The Chiquitano Seldom Speaks, And In This Respect
He Is Utterly Unlike The Brazilian.
The women differ from our mothers
and sisters and wives, for they (the Chiquitanas) have nothing to
say.
After all, ours are best, and a headache is often preferable to
companioning with the dumb. I unhesitatingly say, give me the music,
even if I have to suffer the consequences.
The waiting-time was employed by our hunter in his favorite sport.
One day he shot a huge alligator which was disporting itself in the
water some five hundred yards from the shore. Taking a strong rope,
we went out in an Indian dug-out to tow it to land. As my friend was
the more dexterous in the use of the paddle, he managed the canoe,
and I, with much difficulty, fixed the rope by a noose to the
monster's tail. When the towing, however, commenced, the beast seemed
to regain his life. He dived and struggled for freedom until the
water was lashed into foam. He thrust his mighty head out of the
water and opened his jaws as though warning us he could crush the
frail dug-out with one snap. Being anxious to obtain his hide, and
momentarily expecting his death, for he was mortally wounded, I held
on to the rope with grim persistency. He dived under the boat and
lifted it high, but as his ugly nose came out on the other side the
canoe regained its position in the water. He then commenced to tow
us, but, refusing to obey the helm, took us to all points of the
compass. After an exciting cruise the alligator gave a deep dive and
the rope broke, giving him his liberty again.

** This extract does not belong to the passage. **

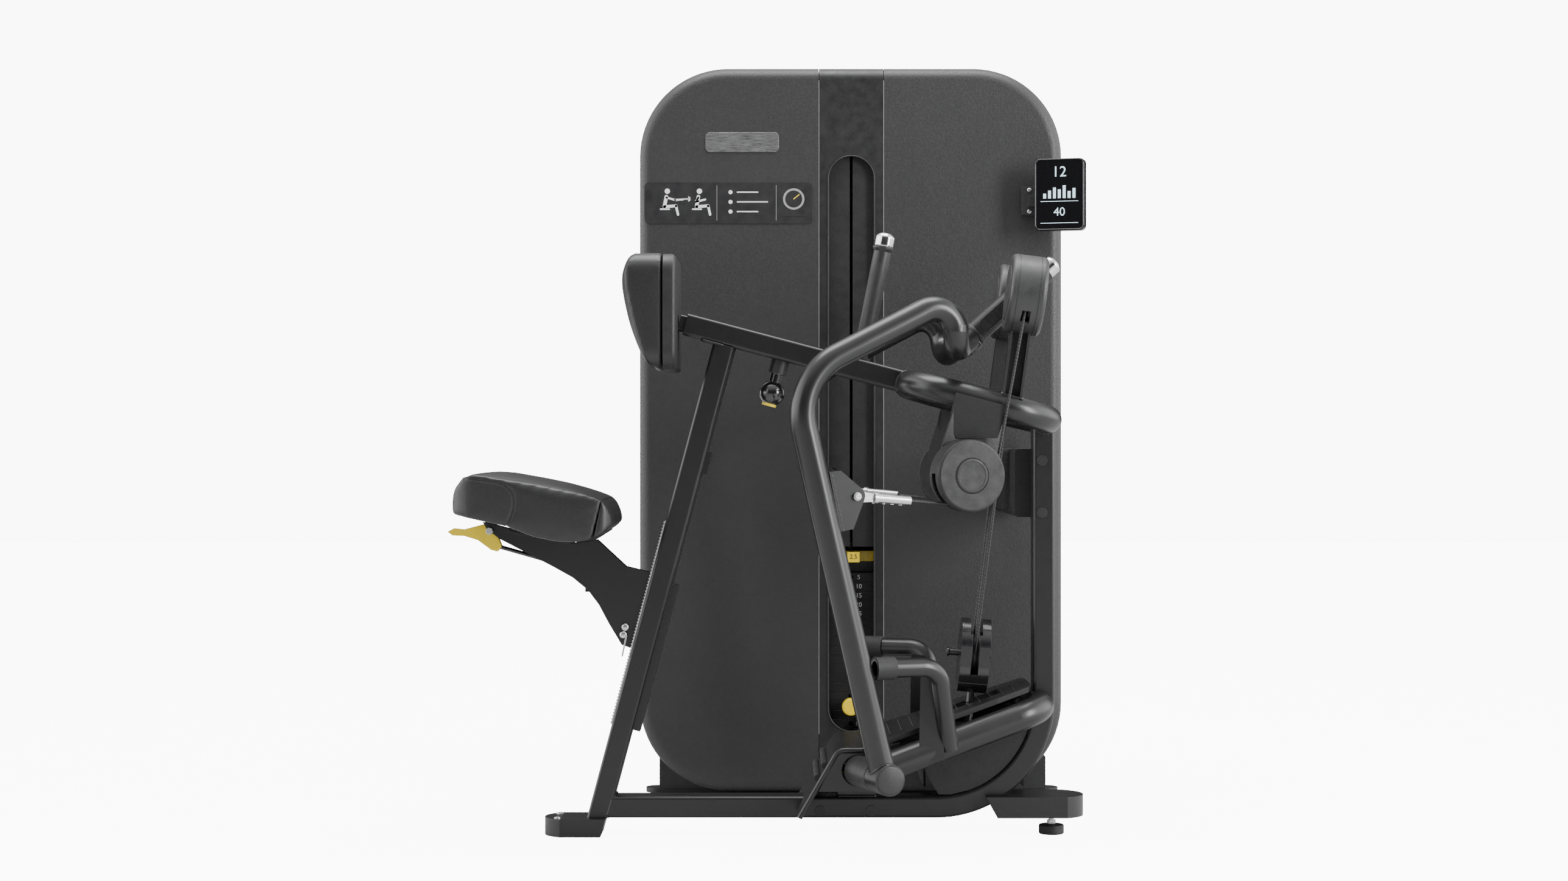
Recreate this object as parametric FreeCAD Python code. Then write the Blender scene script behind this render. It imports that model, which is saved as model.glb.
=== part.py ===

On leaving us he gave
what Waterton describes as "a long-suppressed, shuddering sigh, so
loud and so peculiar that it can be heard a mile." The bullet had
entered the alligator's head, but next morning we saw he was still
alive and able to "paddle his own canoe." The reader may be surprised
to learn that these repulsive reptiles lay an egg with a pure white
shell, fair to look upon, and that the egg is no larger than a hen's.
One day I was called to see a dead man for whom a kind of wake was
being held. He was lying in state in a grass-built hovel, and raised
up from the mud floor on two packing-cases of suspiciously British
origin. His hard Indian face was softened in death, but the observant
eye could trace a stoical resignation in the features. Several men
and women were sitting around the corpse counting their beads and
drinking native spirits, with a dim, hazy belief that that was the
right thing to do. They had given up their own heathen customs, and,
being civilized, must, of course, be Roman Catholics. They were
"reduced," as Holy Mother Church calls it, long ago, and, of course,
believe that civilization and Roman Catholicism are synonymous terms.

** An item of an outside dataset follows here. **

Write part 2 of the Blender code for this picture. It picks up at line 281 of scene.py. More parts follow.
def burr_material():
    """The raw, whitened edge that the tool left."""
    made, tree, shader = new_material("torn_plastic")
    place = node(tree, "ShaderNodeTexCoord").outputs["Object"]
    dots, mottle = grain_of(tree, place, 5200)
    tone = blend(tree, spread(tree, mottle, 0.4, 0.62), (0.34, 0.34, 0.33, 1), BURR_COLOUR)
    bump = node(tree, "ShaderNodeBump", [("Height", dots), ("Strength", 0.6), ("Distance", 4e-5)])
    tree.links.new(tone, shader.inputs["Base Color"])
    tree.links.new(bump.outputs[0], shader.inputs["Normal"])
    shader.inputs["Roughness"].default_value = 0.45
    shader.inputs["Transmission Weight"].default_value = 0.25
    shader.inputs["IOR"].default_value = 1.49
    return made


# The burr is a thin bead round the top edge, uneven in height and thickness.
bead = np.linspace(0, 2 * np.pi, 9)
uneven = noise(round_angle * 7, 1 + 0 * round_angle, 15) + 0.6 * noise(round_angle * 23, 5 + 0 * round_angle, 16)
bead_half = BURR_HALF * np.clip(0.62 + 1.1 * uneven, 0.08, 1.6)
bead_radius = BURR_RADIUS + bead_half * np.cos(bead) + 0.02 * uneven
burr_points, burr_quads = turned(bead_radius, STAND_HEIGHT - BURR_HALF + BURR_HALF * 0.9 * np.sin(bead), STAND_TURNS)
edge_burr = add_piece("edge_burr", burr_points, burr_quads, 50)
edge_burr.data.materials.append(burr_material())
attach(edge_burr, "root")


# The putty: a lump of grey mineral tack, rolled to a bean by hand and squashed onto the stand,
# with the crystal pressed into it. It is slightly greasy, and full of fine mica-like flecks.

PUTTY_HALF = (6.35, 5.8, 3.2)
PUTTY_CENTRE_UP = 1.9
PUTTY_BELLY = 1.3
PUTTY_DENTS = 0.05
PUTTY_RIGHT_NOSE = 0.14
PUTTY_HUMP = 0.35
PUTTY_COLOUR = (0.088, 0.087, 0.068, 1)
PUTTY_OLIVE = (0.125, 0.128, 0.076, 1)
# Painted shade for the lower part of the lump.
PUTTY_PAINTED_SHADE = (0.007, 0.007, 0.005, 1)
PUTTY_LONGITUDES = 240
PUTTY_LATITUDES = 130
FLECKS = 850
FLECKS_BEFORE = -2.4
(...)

Poor souls! How they stared and wondered when they that morning heard
for the first time the story of Jesus, who tasted death for us that
we might live. To those in the home lands this is an old story, but
do they who preach it or listen to it realize that to millions it is
still the newest thing under the sun?
Next day the man was quietly carried away to the little forest
clearing reserved for the departed, where a few wooden crosses lift
their heads among the tangled growth. Some of these crosses have four
rudely carved letters on them, which you decipher as I. N. R. I. The
Indian cannot tell you their meaning, but he knows they have
something to do with his new religion.
As far as I could ascertain, the departed had no relatives. One after
another had been taken from him, and now he had gone, for "when he is
forsaken, withered and shaken, what can an old man do but die?" - it
is the end of all flesh. Poor man! Had he been able to retain even a
spark of life until Holy Week, he might then have been saved from
purgatory. Rome teaches that on two days in the year - Holy Thursday
and Corpus Christi - the gates of heaven are unguarded, because, they
say, God is dead. All people who die on those days go straight to
heaven, however bad they may have been! At no other time is that gate
open, and every soul must pass through the torments of purgatory.

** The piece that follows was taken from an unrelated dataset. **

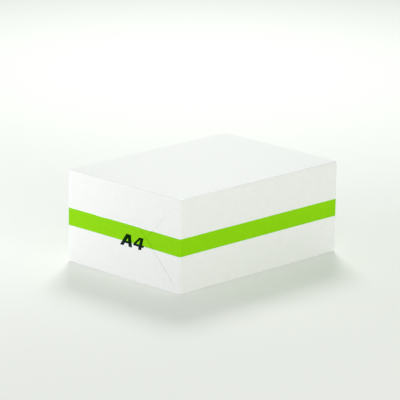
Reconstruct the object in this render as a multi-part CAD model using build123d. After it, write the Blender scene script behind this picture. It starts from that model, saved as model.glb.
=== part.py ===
from build123d import *
import os

# A sealed ream: 500 sheets of A4 paper of 250 g/m2, in a wrapper folded from one sheet of white paper.
# Millimetres. +X runs along the sheets, +Y across them and +Z up. The origin is the middle of the
# pack's base, in the plane that it rests on.
#
# The wrapper goes round the stack as a tube along X, and is lapped and glued underneath. Past each end
# of the stack its sides are tucked in, its upper flap is folded down over them, and its lower flap is
# folded up over that and glued. The tube is cut square, so both flaps are equally deep, and each narrows
# at 45 degrees from the corners of the pack.

# The sheets
sheet_length = 297.0
sheet_width = 210.0
sheet_thickness = 0.253
sheet_count = 500

# The wrapper
wrapper_thickness = 0.12
fold_radius = 1.2  # outside, where the wrapper turns over an edge of the stack
flap_overlap = 34.0  # how far the lower end flap lies over the upper one
lap_edge_y = 40.0  # the glued edge of the outer panel of the base, which runs along the pack

# Layers of wrapper between the end of the stack and the outside
tuck_layers = 1
upper_flap_layers = 3  # the tuck, the ear folded behind the flap, and the flap
lower_flap_layers = 5  # the same again, over the upper flap
top_layers = 1
base_layers = 2  # inner and outer panel, where they lap

stack_height = sheet_count * sheet_thickness
pack_width = sheet_width + 2 * top_layers * wrapper_thickness
pack_height = stack_height + (top_layers + base_layers) * wrapper_thickness
flap_depth = (pack_height + flap_overlap) / 2
inner_panel_z = wrapper_thickness  # the inner panel of the base lies one layer above the outer one


def end_plane(layers):
    """How far from the middle of the pack the outside of so many layers lies, at each end."""
    return sheet_length / 2 + layers * wrapper_thickness


def rounded_block(layers, base_z):
    """The pack with its ends at so many layers and its base at base_z, rounded at every fold."""
    block = Pos(0, 0, base_z) * Box(
        2 * end_plane(layers),
        pack_width,
        pack_height - base_z,
        align=(Align.CENTER, Align.CENTER, Align.MIN),
    )
    return fillet(block.edges(), fold_radius)


def flap_outline():
    """A flap folded up from the base: across the pack, and up from the fold."""
    narrowing = Polygon((-pack_width / 2, 0), (pack_width / 2, 0), (0, pack_width / 2), align=None)
    cut_square = Rectangle(pack_width, flap_depth, align=(Align.CENTER, Align.MIN))
    return narrowing & cut_square


def lapped_block(inner_layers, outer_layers):
    """A block whose base has two panels: the outer one, which the pack rests on, on the -Y side of the
    glued edge, and the inner one, a layer higher, beyond it."""
    inner = rounded_block(inner_layers, inner_panel_z)
    outer = rounded_block(outer_layers, 0)
    outer_side = Pos(0, lap_edge_y, 0) * Box(
        2 * end_plane(outer_layers),
        lap_edge_y + pack_width / 2,
        pack_height,
        align=(Align.CENTER, Align.MAX, Align.MIN),
    )
    return inner + (outer & outer_side)


def flap_regions(outline, layers):
    """The outline at both ends of the pack, from where the fold starts to turn out to so many layers."""
    inner_x = end_plane(tuck_layers) - fold_radius
    reach = end_plane(layers) - inner_x
    region = Pos(inner_x, 0, 0) * extrude(Plane.YZ * outline, reach, dir=(1, 0, 0))
    return region + region.mirror(Plane.YZ)


def upper_flaps():
    """The flaps folded down from the top."""
    outline = Pos(0, pack_height) * Rot(Z=180) * flap_outline()
    return rounded_block(upper_flap_layers, 0) & flap_regions(outline, upper_flap_layers)


def lower_flaps():
    """The flaps folded up from the base, over the upper ones. The lap of the base runs on up them."""
    block = lapped_block(lower_flap_layers - 1, lower_flap_layers)
    return block & flap_regions(flap_outline(), lower_flap_layers)


def wrapped_ream():
    """The sealed pack, one solid."""
    return lapped_block(tuck_layers, tuck_layers) + upper_flaps() + lower_flaps()


os.makedirs("parts", exist_ok=True)
export_step(wrapped_ream(), "parts/wrapped_ream.step")
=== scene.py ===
import math

import bmesh
import bpy
from mathutils import Matrix, Quaternion, Vector, noise


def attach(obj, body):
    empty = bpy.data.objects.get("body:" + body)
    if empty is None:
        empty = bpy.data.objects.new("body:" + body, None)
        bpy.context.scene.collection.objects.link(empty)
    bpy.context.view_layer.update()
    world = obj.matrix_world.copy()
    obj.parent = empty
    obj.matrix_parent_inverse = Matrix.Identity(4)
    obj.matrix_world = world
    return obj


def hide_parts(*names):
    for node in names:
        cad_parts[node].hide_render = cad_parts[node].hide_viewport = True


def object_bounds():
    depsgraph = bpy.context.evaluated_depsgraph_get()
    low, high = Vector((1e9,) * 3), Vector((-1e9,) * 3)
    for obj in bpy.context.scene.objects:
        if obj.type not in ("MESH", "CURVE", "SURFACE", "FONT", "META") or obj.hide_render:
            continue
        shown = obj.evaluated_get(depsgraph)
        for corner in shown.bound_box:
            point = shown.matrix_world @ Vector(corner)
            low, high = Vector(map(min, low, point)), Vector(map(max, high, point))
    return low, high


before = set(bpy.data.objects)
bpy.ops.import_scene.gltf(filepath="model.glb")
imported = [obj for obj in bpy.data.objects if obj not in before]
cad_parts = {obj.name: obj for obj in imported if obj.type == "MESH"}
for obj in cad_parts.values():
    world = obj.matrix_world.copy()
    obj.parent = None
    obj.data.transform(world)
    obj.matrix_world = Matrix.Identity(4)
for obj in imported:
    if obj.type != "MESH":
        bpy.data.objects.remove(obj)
cad_low, cad_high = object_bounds()

# A sealed ream of A4 paper. +X runs along the sheets, +Y across them and +Z up, in metres, and the pack
# rests on its base at z = 0. Its wrapper goes round the stack as a tube along X. Past each end of the
# stack the sides are tucked in, the upper flap is folded down over them and the lower flap up over that.

MM = 0.001

# The wrapper
paper = 0.12 * MM  # its thickness
fold_radius = 1.2 * MM  # outside
fold_segments = 4  # flat strips round a fold
flap_overlap = 34.0 * MM  # how far the lower end flap lies over the upper one
lap_edge_y = 40.0 * MM  # the glued edge of the outer panel of the base
upper_flap_layers = 2  # of paper over the tuck: the flap, and the ear that is folded behind it
lower_flap_layers = 4  # of paper over the tuck, over the upper flap: one fewer beyond the glued lap
edge_gap = 0.5 * MM  # how far in under the edges of the flaps the glue stops
gap_fade = 25 * MM  # how far from the fold of a flap the gap reaches its full depth

pack_height = cad_high.z
half_width = cad_high.y
flap_depth = (pack_height + flap_overlap) / 2
end_x = cad_high.x  # the outside of the lower flap
tuck_x = end_x - lower_flap_layers * paper
fold_x = tuck_x - fold_radius  # where the end folds start to turn
inner_base_z = paper  # the inner panel of the base lies on the outer one

# How the wrapper has settled on the stack
wave_length = 70 * MM  # of its slow waves
face_give = (0.40 * MM, 0.35 * MM, 0.35 * MM)  # how deep the waves are on the ends, sides and top
fold_share = 0.15  # of that depth, right beside a fold
fold_calm = 30 * MM  # how far from a fold the waves reach their full depth
flat_slack = 0.05 * MM  # how far every face lies inside its flat place
face_reach = 12 * MM  # how far into the pack the movement of a face is felt
corner_crush = 0.5 * MM  # how far each face gives at a corner
corner_reach = 7 * MM  # how far from the corner this is felt
step_run = 9 * MM  # how wide the slope is over the edge of a hidden layer
edge_press = 0.3 * MM  # how far the edges of the flaps have sunk into what lies under them
press_run = 22 * MM  # how far from the edge this is felt
crease_angle = math.radians(35)  # an edge that turns more than this is sharp

# The print
stripe_height = 23.8 * MM
stripe_drop = 1.0 * MM  # how far the middle of the stripe lies below the middle of the pack
stripe_low = pack_height / 2 - stripe_drop - stripe_height / 2
stripe_high = stripe_low + stripe_height
lower_flap_drift = 0.3 * MM  # the stripe meets a little out of line where the flaps were folded
upper_flap_drift = -0.2 * MM
ink_film = 0.04 * MM  # thicker than real ink, so that print and paper stay apart in any viewer
mark_film = 0.11 * MM  # the mark stands over the green film as well
least_outward = 0.5  # share of the film that lies outwards on an end, so that it is never under paper

# The size mark, in its own flat coordinates: along the line of print and up from its foot
cap_height = 16.8 * MM
lean = 0.28  # how far the letters lean for each unit of height
bar_low = 3.9 * MM  # the crossbar of both letters, from here
bar_high = 7.2 * MM  # up to here
ink_spread = 0.4 * MM  # how far the ink rounds the corners of the letters
mark_foot = stripe_low - 5.8 * MM  # its height on the pack
mark_start_y = 5.8 * MM  # where it starts, to run towards -Y
letter_a = {
    "foot": 22.6 * MM,  # overall
    "apex": 8.4 * MM,  # the flat top
    "leg": 6.4 * MM,  # measured along the foot
}
letter_4 = {
    "start": 23.6 * MM,
    "end": 42.6 * MM,  # of the crossbar
    "stem": (33.8 * MM, 39.4 * MM),
    "shoulder": 31.6 * MM,  # the top of the diagonal
    "tip_height": 7.0 * MM,  # the foot of the diagonal
    "diagonal": 3.6 * MM,  # its thickness
}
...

A missionary in Oruru wrote: "The Thursday and Friday of so-called
Holy Week, when Christ's image lay in a coffin and was carried
through the streets, God being dead, was the time for robberies,
and some one came to steal from us, but only got about fifty dollars'
worth of building material. Holy Week terminates with the 'Saturday
of Glory,' when spirits are drunk till there is not a dram left in
the drink-shops, which frequently bear such names as 'The Saviour of
the World,' 'The Grace of God,' 'The Fountain of Our Lady,' etc. The
poor deluded Romanists have a holiday on that day over the tragic end
of Judas. A life-size representation of the betrayer is suspended
high in the air in front of the cafes. At ten a.m. the church bells
begin to ring, and this is the signal for lighting the fuse. Then,
with a flash and a bang, every vestige of the effigy has disappeared!
At night, if the town is large enough to afford a theatre, the crowds
wend their way thither. This place of very questionable amusement
will often bear the high-sounding name, Theatre of the Holy Ghost!"
There is no church or priest in the village of Piedra Blanca. Down on
the beach there is a church bell, which the visitor concludes is a
start in that direction, but he is told that it is destined for the
town of Santa Cruz de la Sierra, three hundred miles inland.